Mike Mika has a problem. Gamers who’ve secured free copies of #IDARB, his multiplayer hybrid basketball/platformer game, likely don’t consider it to be a problem, but for Mika and his team at developer Other Ocean Interactive, it absolutely is. And it’s one that the head of development at Other Ocean can’t help but exacerbate.
“The problem we have, everything is so…we’re just so fixed in our ways,” the design director tells XBLA Fans, “it’s like, ‘Well, this should just be free. It should just be free.’ And we’re probably part of the problem when you hear people complain about free-to-play games, and how that’s been a race to the bottom on being able to make money. I can see how that happens, because while we’re putting this game together it feels like the right thing to do by all the gamers is to give [#IDARB] to them. I’m sure it’s dangerous. We can’t afford to keep giving it to them.”

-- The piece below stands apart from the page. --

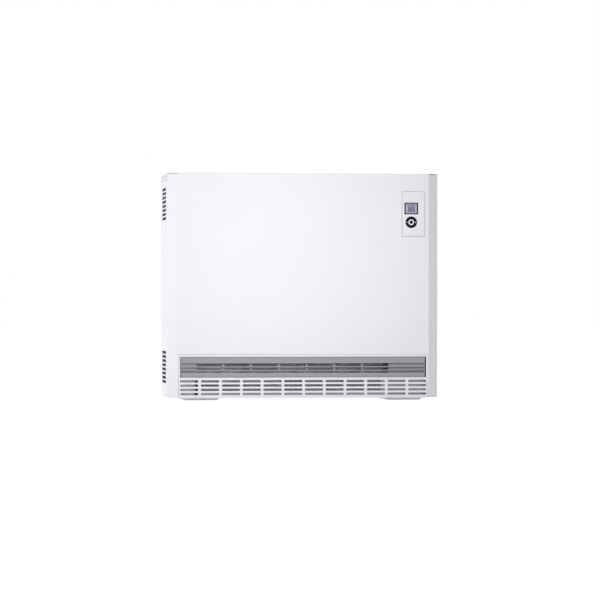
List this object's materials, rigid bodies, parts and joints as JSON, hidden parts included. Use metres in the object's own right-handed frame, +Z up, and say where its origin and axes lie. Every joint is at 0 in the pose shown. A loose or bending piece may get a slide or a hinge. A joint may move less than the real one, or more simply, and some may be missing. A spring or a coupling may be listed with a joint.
{
  "type": "storage heater",
  "caption": "Floor-standing fan storage heater with an insulated brick core, louvred warm-air outlet, hinged service panel and a flush control unit.",
  "frame": {"origin": "on the floor, under the middle of the box that holds the heater with its wall spacers", "axes": "+X to the right seen from the room, +Y from the room to the wall, +Z up; the front faces -Y"},
  "size_m": [0.78, 0.275, 0.65],
  "materials": {
    "white_paint": "satin powder coat",
    "grille_grey": "satin powder coat",
    "galvanised": "galvanised sheet",
    "foot_steel": "pale grey paint",
    "stainless": "heat-tinted sheet",
    "element_steel": "dull tube",
    "screw_steel": "dark zinc",
    "bearing_bronze": "sintered",
    "copper_coil": "taped winding",
    "magnet_steel": "laminated",
    "alu_blades": "mill finish",
    "brick_stone": "rough",
    "insulation_board": "matt board",
    "ceramic_white": "unglazed",
    "panel_plastic": "fine satin",
    "black_plastic": "fine satin",
    "housing_plastic": "matt",
    "lens": "clear",
    "lcd": "liquid crystal",
    "board_green": "solder mask",
    "component_black": "moulded",
    "terminal_white": "moulded",
    "button_red": "moulded",
    "spacer_grey": "moulded",
    "gland_grey": "moulded",
    "mesh_grey": "fine gauze",
    "filter_grey": "moulded"
  },
  "bodies": {
    "casing": {"front_panel": "white_paint", "top_cover": "white_paint", "left_side_panel": "white_paint", "right_side_panel": "white_paint", "rear_panel": "galvanised", "wall_spacers": "spacer_grey", "base_tray": "galvanised", "left_foot": "foot_steel", "right_foot": "foot_steel", "front_inner_wall": "galvanised", "inner_side_walls": "galvanised", "core_shelf": "galvanised", "support_walls": "galvanised", "air_divider": "galvanised", "insulation_base": "insulation_board", "insulation_front": "insulation_board", "insulation_rear": "insulation_board", "insulation_left": "insulation_board", "insulation_right": "insulation_board", "insulation_top": "insulation_board", "core_jacket": "stainless", "brick_stack_left": "brick_stone", "brick_stack_centre": "brick_stone", "brick_stack_right": "brick_stone", "heating_element_lower": "element_steel", "heating_element_middle": "element_steel", "heating_element_upper": "element_steel", "element_bushes": "ceramic_white", "outlet_grille": "grille_grey", "outlet_grille_screw": "screw_steel", "fan_tray": "galvanised", "motor_stator": "magnet_steel", "motor_coil": "copper_coil", "fan_bearings": "bearing_bronze", "scroll_guides": "galvanised", "bimetal_coil": "stainless", "switch_plate": "galvanised", "power_board": "board_green", "board_components": "component_black", "terminal_block": "terminal_white", "safety_cutout": "terminal_white", "core_sensor": "stainless", "cable_gland": "gland_grey", "control_bezel": "panel_plastic", "display_window": "lens", "display_module": "lcd", "control_housing": "housing_plastic", "casing_screws": "screw_steel", "panel_catches": "stainless"},
    "lower_panel": {"lower_grille_panel": "white_paint", "lint_filter_frame": "filter_grey", "lint_filter_mesh": "mesh_grey"},
    "fan_rotor": {"impellers": "alu_blades", "fan_shaft": "element_steel", "motor_rotor": "magnet_steel"},
    "flap": {"mixing_flap": "galvanised"},
    "ring": {"control_ring": "black_plastic"},
    "key": {"ok_key": "panel_plastic"},
    "reset": {"reset_button": "button_red"}
  },
  "joints": [
    {"name": "lower_panel_tilt", "type": "hinge", "parent": "casing", "child": "lower_panel", "pos_m": [0, -0.1325, 0.009], "axis": [1, 0, 0], "range_deg": [0, 75]},
    {"name": "fan_spin", "type": "hinge", "parent": "casing", "child": "fan_rotor", "pos_m": [-0.03, -0.0755, 0.0365], "axis": [1, 0, 0], "continuous": true},
    {"name": "mixing_flap_swing", "type": "hinge", "parent": "casing", "child": "flap", "pos_m": [-0.03, 0.0088, 0.122], "axis": [-1, 0, 0], "range_deg": [0, 55], "stiffness_Nm_per_rad": 0.1},
    {"name": "control_ring_rock", "type": "hinge", "parent": "casing", "child": "ring", "pos_m": [0.3115, -0.1332, 0.5107], "axis": [0, 0, 1], "range_deg": [-2, 2], "stiffness_Nm_per_rad": 0.3},
    {"name": "ok_key_press", "type": "slide", "parent": "casing", "child": "key", "axis": [0, 1, 0], "range_m": [0, 0.0008], "stiffness_N_per_m": 800},
    {"name": "reset_button_press", "type": "slide", "parent": "casing", "child": "reset", "axis": [-1, 0, 0], "range_m": [0, 0.002], "stiffness_N_per_m": 600}
  ]
}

But he wishes that they could. While acknowledging that giving too much away is “dangerous,” Mika says that his studio is “definitely erring on the side of being as extremely fair as possible.” No one who’s followed #IDARB (It Draws a Red Box) would dispute that that’s exactly what Other Ocean has done with its game. Mika solicited the help of every gamer with an opinion when designing #IDARB. Then he gave his game away for free before it released. Then he again gave it away for free when it released. Now he wants to give some additional #IDARB content away for free — all of its additional content, actually. But he can’t do that; he’s got a family to feed, and a studio to make profitable. So how does Mika do that? Where does he draw the line between what’s free and what’s for sale? He’s not really sure.